== Instructions for the task ==
Read the entries below and pull out each line with the string "joints".

== Records shown ==
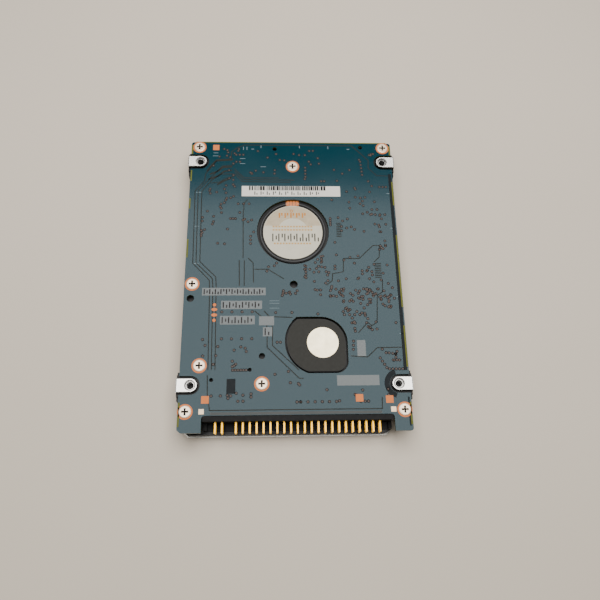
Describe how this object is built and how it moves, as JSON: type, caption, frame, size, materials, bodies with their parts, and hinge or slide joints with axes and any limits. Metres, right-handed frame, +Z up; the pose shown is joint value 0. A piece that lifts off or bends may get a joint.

--

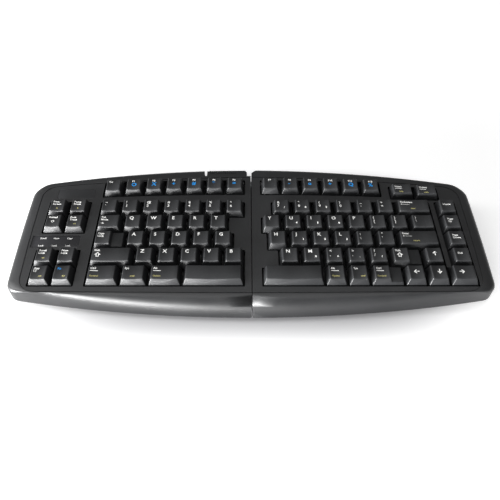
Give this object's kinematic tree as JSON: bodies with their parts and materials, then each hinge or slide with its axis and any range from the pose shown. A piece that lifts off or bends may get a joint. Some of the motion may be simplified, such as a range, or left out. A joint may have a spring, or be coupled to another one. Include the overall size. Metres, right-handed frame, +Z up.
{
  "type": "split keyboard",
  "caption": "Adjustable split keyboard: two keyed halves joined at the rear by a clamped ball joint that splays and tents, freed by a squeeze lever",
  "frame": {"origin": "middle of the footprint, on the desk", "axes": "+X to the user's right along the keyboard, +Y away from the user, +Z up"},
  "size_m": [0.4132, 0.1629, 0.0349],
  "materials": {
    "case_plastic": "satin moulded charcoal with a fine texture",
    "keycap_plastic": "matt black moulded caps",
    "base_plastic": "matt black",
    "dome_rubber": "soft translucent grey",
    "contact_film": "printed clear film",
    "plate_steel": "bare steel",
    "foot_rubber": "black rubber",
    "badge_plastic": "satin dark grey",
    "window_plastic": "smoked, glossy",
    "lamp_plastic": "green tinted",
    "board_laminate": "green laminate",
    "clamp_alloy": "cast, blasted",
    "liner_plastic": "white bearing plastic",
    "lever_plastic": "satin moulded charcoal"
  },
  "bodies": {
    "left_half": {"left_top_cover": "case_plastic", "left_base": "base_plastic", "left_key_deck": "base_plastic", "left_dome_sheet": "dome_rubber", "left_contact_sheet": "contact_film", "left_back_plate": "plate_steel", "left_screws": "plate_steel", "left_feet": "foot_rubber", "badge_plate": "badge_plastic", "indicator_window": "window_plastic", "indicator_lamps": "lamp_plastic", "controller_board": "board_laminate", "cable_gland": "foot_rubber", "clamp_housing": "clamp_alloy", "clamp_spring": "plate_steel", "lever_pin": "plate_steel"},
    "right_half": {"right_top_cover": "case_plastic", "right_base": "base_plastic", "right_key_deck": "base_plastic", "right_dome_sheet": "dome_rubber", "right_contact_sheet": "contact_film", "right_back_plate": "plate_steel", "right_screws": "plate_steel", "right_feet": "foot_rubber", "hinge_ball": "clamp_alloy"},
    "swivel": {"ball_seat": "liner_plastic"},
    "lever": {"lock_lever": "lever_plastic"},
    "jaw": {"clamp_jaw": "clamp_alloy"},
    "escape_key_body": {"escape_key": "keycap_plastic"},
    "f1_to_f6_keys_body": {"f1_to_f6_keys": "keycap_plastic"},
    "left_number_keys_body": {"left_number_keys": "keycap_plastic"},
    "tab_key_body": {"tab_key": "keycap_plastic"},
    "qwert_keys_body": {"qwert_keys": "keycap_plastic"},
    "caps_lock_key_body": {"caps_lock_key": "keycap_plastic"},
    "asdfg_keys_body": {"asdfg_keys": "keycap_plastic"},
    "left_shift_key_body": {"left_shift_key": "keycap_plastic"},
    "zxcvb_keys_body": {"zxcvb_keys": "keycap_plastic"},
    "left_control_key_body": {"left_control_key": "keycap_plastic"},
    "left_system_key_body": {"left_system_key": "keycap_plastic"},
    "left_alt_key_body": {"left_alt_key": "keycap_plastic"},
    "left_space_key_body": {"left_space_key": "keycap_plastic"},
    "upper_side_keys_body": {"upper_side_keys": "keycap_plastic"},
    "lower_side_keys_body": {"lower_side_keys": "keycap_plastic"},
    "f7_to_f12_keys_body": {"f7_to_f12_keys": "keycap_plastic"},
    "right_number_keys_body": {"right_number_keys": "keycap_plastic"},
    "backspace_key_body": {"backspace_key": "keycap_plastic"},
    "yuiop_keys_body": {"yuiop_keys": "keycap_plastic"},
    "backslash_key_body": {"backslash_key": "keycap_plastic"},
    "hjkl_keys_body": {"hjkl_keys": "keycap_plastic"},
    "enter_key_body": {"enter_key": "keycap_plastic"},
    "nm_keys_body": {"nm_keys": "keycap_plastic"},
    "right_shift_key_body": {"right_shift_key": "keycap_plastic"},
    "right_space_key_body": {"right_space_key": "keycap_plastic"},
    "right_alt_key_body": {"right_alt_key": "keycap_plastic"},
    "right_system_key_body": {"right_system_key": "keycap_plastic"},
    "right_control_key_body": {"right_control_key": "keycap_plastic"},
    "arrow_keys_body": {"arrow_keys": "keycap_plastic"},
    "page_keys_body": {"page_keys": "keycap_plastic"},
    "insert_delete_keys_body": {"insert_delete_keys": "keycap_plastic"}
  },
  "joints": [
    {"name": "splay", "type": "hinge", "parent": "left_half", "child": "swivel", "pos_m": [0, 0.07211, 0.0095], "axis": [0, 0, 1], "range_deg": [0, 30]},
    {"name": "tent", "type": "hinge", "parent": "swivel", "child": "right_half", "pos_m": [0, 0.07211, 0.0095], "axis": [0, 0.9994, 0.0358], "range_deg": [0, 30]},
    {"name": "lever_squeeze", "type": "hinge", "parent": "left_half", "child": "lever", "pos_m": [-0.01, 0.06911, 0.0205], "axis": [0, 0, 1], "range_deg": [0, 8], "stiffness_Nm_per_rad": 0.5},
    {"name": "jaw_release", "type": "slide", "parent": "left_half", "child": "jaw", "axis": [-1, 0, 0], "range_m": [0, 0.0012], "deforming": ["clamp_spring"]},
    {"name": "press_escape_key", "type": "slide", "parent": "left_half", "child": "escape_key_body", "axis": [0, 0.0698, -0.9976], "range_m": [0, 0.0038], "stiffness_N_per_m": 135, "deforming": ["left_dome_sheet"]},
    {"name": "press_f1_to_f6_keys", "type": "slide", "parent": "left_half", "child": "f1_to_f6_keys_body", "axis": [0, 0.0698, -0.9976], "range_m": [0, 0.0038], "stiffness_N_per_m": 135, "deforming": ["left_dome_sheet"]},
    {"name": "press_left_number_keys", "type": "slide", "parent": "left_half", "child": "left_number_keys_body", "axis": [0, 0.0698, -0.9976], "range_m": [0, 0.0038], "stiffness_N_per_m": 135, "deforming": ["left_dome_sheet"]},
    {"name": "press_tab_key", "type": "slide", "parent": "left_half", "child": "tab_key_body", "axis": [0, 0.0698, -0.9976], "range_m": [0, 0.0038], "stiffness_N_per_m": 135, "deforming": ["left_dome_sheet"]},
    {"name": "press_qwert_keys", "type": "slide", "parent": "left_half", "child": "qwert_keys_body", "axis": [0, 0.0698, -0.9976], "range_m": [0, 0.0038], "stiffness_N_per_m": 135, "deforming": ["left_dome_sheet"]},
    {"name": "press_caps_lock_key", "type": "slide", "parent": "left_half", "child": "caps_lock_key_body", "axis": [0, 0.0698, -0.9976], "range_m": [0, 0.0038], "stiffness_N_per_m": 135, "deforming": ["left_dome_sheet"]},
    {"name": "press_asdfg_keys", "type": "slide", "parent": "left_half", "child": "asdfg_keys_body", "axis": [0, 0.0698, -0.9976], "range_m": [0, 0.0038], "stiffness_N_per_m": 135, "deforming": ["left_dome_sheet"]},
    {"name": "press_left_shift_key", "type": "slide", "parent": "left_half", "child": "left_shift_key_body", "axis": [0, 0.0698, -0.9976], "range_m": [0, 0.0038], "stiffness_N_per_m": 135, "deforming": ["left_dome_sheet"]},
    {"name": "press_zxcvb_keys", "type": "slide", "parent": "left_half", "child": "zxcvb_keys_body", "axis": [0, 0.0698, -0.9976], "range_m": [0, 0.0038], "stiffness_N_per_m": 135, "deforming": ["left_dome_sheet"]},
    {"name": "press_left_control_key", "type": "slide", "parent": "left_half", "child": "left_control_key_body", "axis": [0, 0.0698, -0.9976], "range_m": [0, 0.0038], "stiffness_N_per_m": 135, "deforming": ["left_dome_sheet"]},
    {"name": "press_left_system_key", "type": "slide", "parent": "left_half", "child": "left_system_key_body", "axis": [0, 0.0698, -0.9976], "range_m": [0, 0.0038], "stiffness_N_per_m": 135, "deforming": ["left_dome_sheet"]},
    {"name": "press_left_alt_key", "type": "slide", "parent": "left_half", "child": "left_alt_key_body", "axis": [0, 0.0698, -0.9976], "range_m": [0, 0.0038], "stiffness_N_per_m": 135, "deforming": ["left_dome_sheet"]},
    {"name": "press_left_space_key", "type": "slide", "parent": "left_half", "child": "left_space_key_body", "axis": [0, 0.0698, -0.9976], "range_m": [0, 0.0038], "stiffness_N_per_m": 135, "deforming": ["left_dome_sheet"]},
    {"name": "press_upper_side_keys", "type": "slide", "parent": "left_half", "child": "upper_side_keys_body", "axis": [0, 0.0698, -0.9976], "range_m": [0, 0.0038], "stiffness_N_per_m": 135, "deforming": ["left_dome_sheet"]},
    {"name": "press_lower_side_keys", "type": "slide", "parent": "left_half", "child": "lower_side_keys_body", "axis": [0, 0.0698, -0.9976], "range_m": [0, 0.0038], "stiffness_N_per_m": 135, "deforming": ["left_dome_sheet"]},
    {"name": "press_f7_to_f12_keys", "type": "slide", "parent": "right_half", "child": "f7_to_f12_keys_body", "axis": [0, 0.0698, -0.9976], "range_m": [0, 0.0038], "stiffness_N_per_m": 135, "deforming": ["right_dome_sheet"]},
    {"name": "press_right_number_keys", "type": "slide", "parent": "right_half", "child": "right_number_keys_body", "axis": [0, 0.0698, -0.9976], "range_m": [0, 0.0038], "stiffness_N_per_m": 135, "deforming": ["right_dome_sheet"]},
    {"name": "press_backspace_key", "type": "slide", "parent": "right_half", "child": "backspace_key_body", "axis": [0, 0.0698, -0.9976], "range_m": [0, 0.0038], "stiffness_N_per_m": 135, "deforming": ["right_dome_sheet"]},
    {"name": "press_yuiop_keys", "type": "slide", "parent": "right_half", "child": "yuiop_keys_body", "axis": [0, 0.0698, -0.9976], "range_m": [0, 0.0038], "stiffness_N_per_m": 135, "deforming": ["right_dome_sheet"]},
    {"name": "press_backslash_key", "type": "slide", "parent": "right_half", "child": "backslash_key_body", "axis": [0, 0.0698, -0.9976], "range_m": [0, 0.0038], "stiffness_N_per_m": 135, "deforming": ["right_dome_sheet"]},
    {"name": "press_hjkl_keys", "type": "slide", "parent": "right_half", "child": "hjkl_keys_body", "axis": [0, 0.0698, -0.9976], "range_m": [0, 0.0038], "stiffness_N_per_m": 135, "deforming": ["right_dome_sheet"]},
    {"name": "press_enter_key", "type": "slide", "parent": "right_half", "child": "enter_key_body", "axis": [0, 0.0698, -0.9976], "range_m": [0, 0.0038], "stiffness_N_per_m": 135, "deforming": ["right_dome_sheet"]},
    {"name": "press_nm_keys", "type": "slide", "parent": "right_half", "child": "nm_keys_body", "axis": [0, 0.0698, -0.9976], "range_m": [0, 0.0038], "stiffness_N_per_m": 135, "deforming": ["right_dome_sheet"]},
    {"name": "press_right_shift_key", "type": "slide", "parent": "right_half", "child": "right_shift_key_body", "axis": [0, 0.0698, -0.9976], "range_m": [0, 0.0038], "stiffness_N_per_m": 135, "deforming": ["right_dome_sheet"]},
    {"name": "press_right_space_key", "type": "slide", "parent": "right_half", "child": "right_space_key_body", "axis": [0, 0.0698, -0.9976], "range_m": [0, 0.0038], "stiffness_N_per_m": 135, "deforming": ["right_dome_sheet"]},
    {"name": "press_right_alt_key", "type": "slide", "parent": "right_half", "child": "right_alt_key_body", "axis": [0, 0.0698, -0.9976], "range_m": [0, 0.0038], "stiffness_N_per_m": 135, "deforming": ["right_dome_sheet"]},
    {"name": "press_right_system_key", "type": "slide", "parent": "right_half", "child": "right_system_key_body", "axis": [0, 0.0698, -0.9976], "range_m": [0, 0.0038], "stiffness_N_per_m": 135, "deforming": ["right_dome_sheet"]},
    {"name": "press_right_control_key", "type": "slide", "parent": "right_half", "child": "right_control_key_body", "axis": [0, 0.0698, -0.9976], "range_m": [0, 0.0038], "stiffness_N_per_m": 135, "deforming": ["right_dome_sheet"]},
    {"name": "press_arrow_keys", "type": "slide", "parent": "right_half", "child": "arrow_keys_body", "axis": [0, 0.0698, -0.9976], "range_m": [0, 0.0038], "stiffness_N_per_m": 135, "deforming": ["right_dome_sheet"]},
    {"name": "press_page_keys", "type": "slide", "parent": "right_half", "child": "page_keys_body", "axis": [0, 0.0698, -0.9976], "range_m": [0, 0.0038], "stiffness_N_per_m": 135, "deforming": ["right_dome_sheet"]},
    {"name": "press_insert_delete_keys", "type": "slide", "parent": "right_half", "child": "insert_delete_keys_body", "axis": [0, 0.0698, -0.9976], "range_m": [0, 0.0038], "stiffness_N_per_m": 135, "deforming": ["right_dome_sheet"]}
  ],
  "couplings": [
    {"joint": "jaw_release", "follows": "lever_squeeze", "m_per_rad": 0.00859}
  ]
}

== Reply to the exercise ==
Describe how this object is built and how it moves, as JSON: type, caption, frame, size, materials, bodies with their parts, and hinge or slide joints with axes and any limits. Metres, right-handed frame, +Z up; the pose shown is joint value 0. A piece that lifts off or bends may get a joint.
  "joints": [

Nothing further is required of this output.